VIDA URBANA
Corretores de imóveis operam "máfia" da venda ilegal de casas
Comércio de casas em conjuntos habitacionais não é novidade, mas segue em ritmo intenso e, ao passar do tempo, tem ganhado proporções cada vez maiores.
Publicado em 31/01/2010 às 8:43
Jacqueline Santos
Do Jornal da Paraíba
Nos conjuntos habitacionais, não são raros os casos de anúncios para a venda de imóveis doados Preço: R$ 30 mil. Esse é o valor cobrado por uma casa de um dormitório, sala, cozinha, banheiro e uma pequena varanda. Nada de se estranhar se o imóvel não fosse localizado em um conjunto habitacional cujas mais de 200 casas foram doadas pelo governo do Estado. O “Patrícia Tomaz”, situado próximo a Jacarapé, em João Pessoa, está na lista das localidades compostas de moradias que não custaram nada para seus proprietários, mas são repassadas a terceiros numa prática completamente ilegal.
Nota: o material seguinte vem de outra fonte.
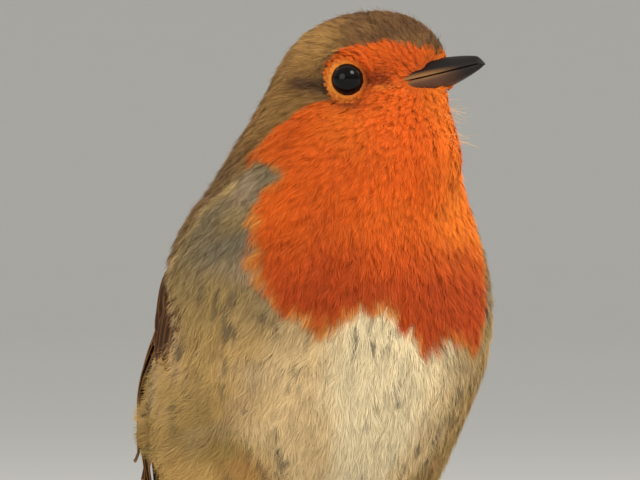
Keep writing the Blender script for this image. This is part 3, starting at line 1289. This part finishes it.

O comércio de casas em conjuntos habitacionais não se trata de uma novidade, mas segue em ritmo intenso e, ao passar do tempo, tem ganhado proporções ainda maiores. A denúncia origina-se de representantes de entidades de luta por moradia de João Pessoa. Existem bairros em que 40% do total de construções foram comercializadas por pessoas “carentes” que, na maioria das vezes, amargaram anos na fila dos órgãos públicos de habitação à espera por uma moradia.
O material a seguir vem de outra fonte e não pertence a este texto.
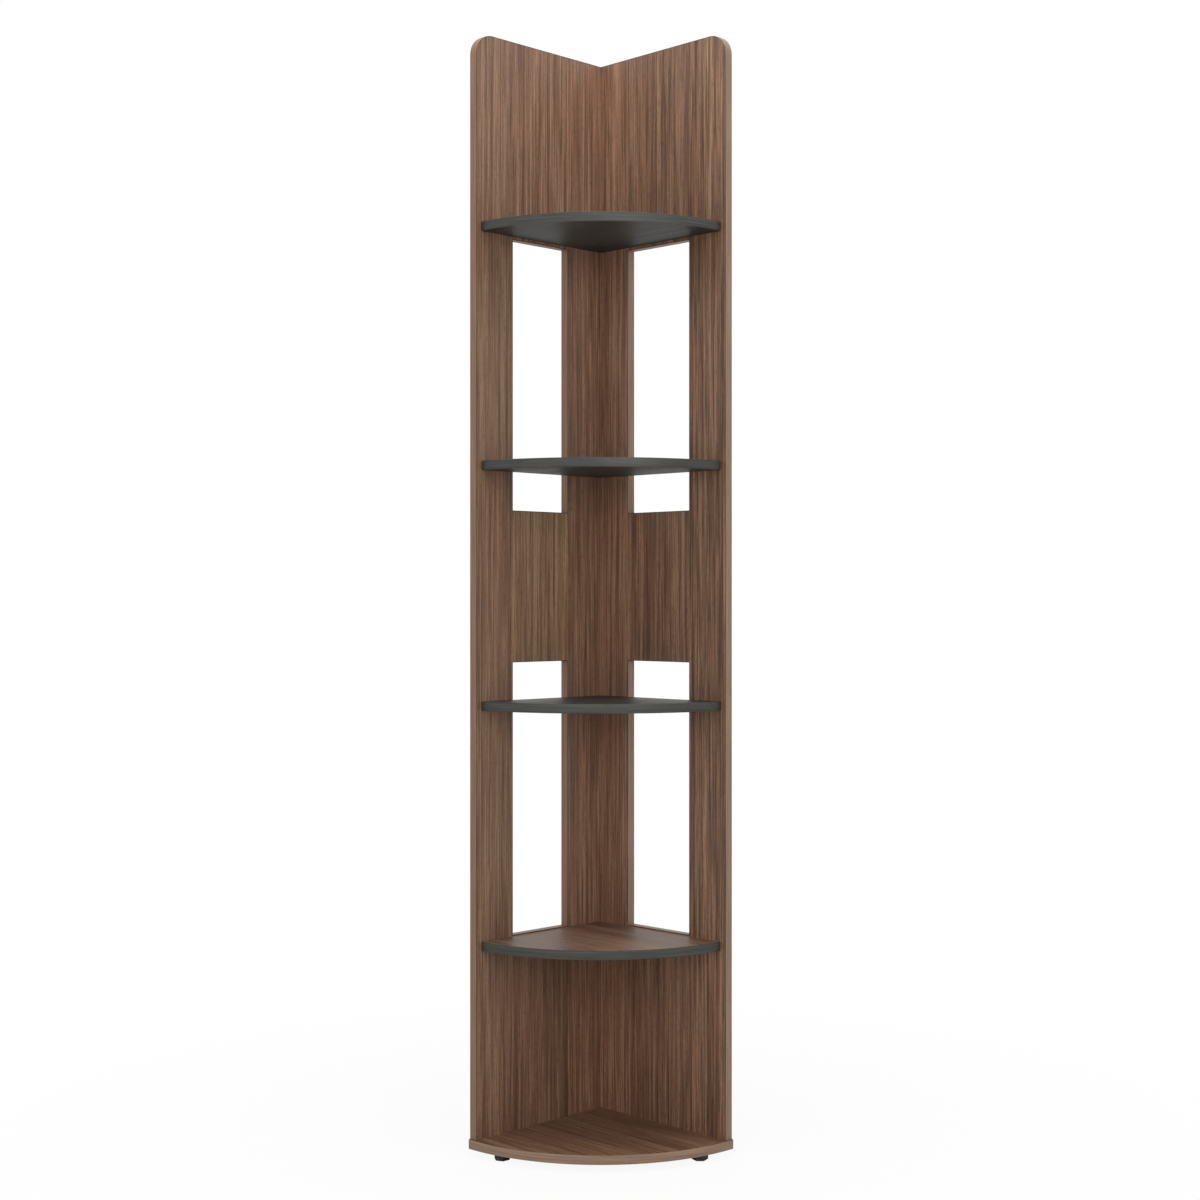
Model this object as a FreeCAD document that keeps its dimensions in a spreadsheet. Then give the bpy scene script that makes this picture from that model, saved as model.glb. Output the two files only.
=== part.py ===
import FreeCAD, Part
import math
import os
import re
import Sketcher

# Corner shelving unit. Two upright wall frames meet at a right angle, four quarter-round
# shelves stand in the corner between them, and the whole stands on a larger
# quarter-round base board with three low hexagonal glides.
#
# Millimetres. +Z is up, and the origin is the middle of the footprint, on the floor.
# The left wall closes the -X side and the right wall the +Y side, so the open quarter
# looks towards +X and -Y. Along a wall, places are counted from the outer back corner.

V = FreeCAD.Vector

sizes = {
    # the two wall frames, flush boards with bands on every edge that shows
    "board_thickness": 15.0,
    "band_thickness": 1.0,
    "wall_width": 300.0,
    "stile_width": 80.0,
    "top_corner_radius": 35.0,
    # a wall's boards and windows between its stiles, from the foot up
    "lower_board_height": 322.0,
    "lower_window_height": 448.0,
    "middle_board_height": 250.0,
    "upper_window_height": 445.0,
    "top_board_height": 325.0,
    # quarter-round shelves, each placed from the nearest edge of a wall's board: the
    # drops and the upper lift are to a shelf's top, the top lift to its underside
    "bottom_shelf_drop": 2.0,
    "lower_shelf_drop": 61.5,
    "upper_shelf_lift": 78.0,
    "top_shelf_lift": 5.0,
    "shelf_setback": 10.0,
    "shelf_end_radius": 4.0,
    # base board
    "base_overhang": 4.5,
    "base_end_radius": 3.0,
    # loose tongues in stopped grooves, which join each wall's boards to its stiles
    "tongue_thickness": 4.0,
    "tongue_width": 24.0,
    "tongue_end_inset": 40.0,
    "tongue_clearance": 0.1,
    "tongue_side_room": 0.5,
    # screws through the boards, each a plain body as wide as its thread
    "screw_length": 50.0,
    "screw_diameter": 7.0,
    "screw_clearance": 0.1,
    "screw_end_room": 1.0,
    "shelf_screw_inset": 45.0,
    "corner_screw_inset": 110.0,
    # glides under the base board: hexagonal pads, each held by a stud in a blind bore
    "glide_across_corners": 27.0,
    "glide_height": 13.0,
    "glide_edge_chamfer": 1.5,
    "glide_front_inset": 25.0,
    "glide_side_inset": 50.0,
    "stud_diameter": 8.0,
    "stud_length": 10.0,
    "stud_clearance": 0.1,
    "stud_end_room": 0.5,
}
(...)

Na capital, por exemplo, o negócio está tão organizado que até conta com corretores especializados no ramo de imóveis de conjunto. Os contraventores agem de forma discreta e conseguem ganhar campo. A reportagem do JORNAL DA PARAÍBA conversou, por telefone, com um deles, que atua nos bairros Colinas do Sul I e II e Gervásio Maia, todos doados pelos governos estadual e municipal.
O intermediador preferiu se omitir e evitou prestar informações detalhadas sobre os imóveis. No entanto, nas entrelinhas, confessou ter casas disponíveis para a venda nessas localidades. Quando questionado se haveria algumas opções no valor de até R$ 10 mil, ele questionou: “Você me dá a minha comissão?”, deixando claro a possibilidade de aquisição por parte do interessado.
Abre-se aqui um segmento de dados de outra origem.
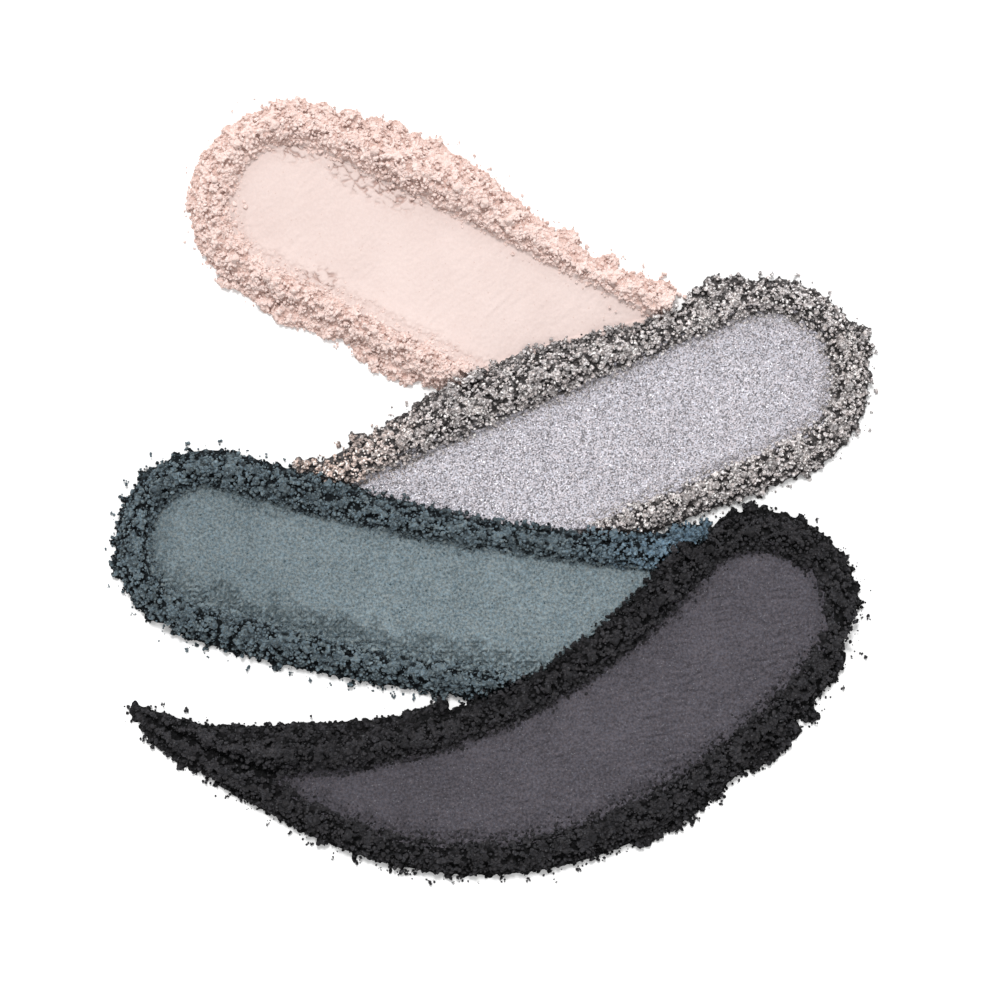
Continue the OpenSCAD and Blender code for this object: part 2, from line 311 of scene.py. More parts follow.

Os casos mais graves foram detectados nos conjuntos Colinas do Sul, segunda etapa, e no Gervásio Maia, em que os valores imobiliários inflacionam a cada ano. De acordo com o presidente da União Municipal das Associações e Entidades Comunitárias de João Pessoa (Umac-JP), Upiraktan Santos, construções que hoje custam entre R$ 10 mil e R$ 15 mil podem chegar a R$ 20 mil ou R$ 30 mil até dezembro deste ano. Na época em que as casas foram concluídas, o valor médio era de R$ 2 mil. “Muita gente tinha casa fechada e entregou a preço de banana. Na verdade não custou nada para ele, né?”, ironiza.
A tabela não leva em conta os tamanhos ou modelos das moradias e sim a localização dentro do bairro. Caso esteja em um terreno de esquina, maior se comparado aos demais e onde é possível construir um ponto comercial, o custo fica bem mais elevado. Quem quiser comprar, não vai encontrar placas de venda ou nenhuma outra sinalização indicativa na maioria delas. O comércio é feito na “surdina” para que as autoridades não desconfiam do crime. Entretanto, até recibos de compra e venda são emitidos aos compradores.
“As pessoas recebem o imóvel e logo em seguida colocam à venda. Tem situações em que elas ganharam o bem por meio de apadrinhamento político, mas nem precisavam. A intenção é ganhar um dinheiro em cima da contemplação. Em outros casos estão aqueles que realmente não têm onde morar, mas pela ganância do dinheiro e acabam se desfazendo da conquista sonhada a vários anos”, explicou Santos.
No primeiro caso, segundo o presidente, o que se vê é a especulação imobiliário e os proprietários aguardam uma certa valorização do imóvel para colocá-los à venda. Já quem não tem outra casa para morar e decide repassar o imóvel doado vai, em geral, viver com familiares ou passam a ocupar acampamentos e voltar a viver em condições subumanas.
A equipe de reportagem do JP visitou o conjunto Patrícia Tomaz, entregue à comunidade carente há seis anos. No início das contemplações, era comum se flagrar os moradores trocando os imóveis por eletrodomésticos, pequenas quantias em dinheiro e até por aparelhos celulares. Santos disse que fatos dessa natureza ocorrem desde a época dos primeiros conjuntos habitacionais e lembra que vários mutuários de Mangabeira I se desfizeram de suas casas em troca de “farras”.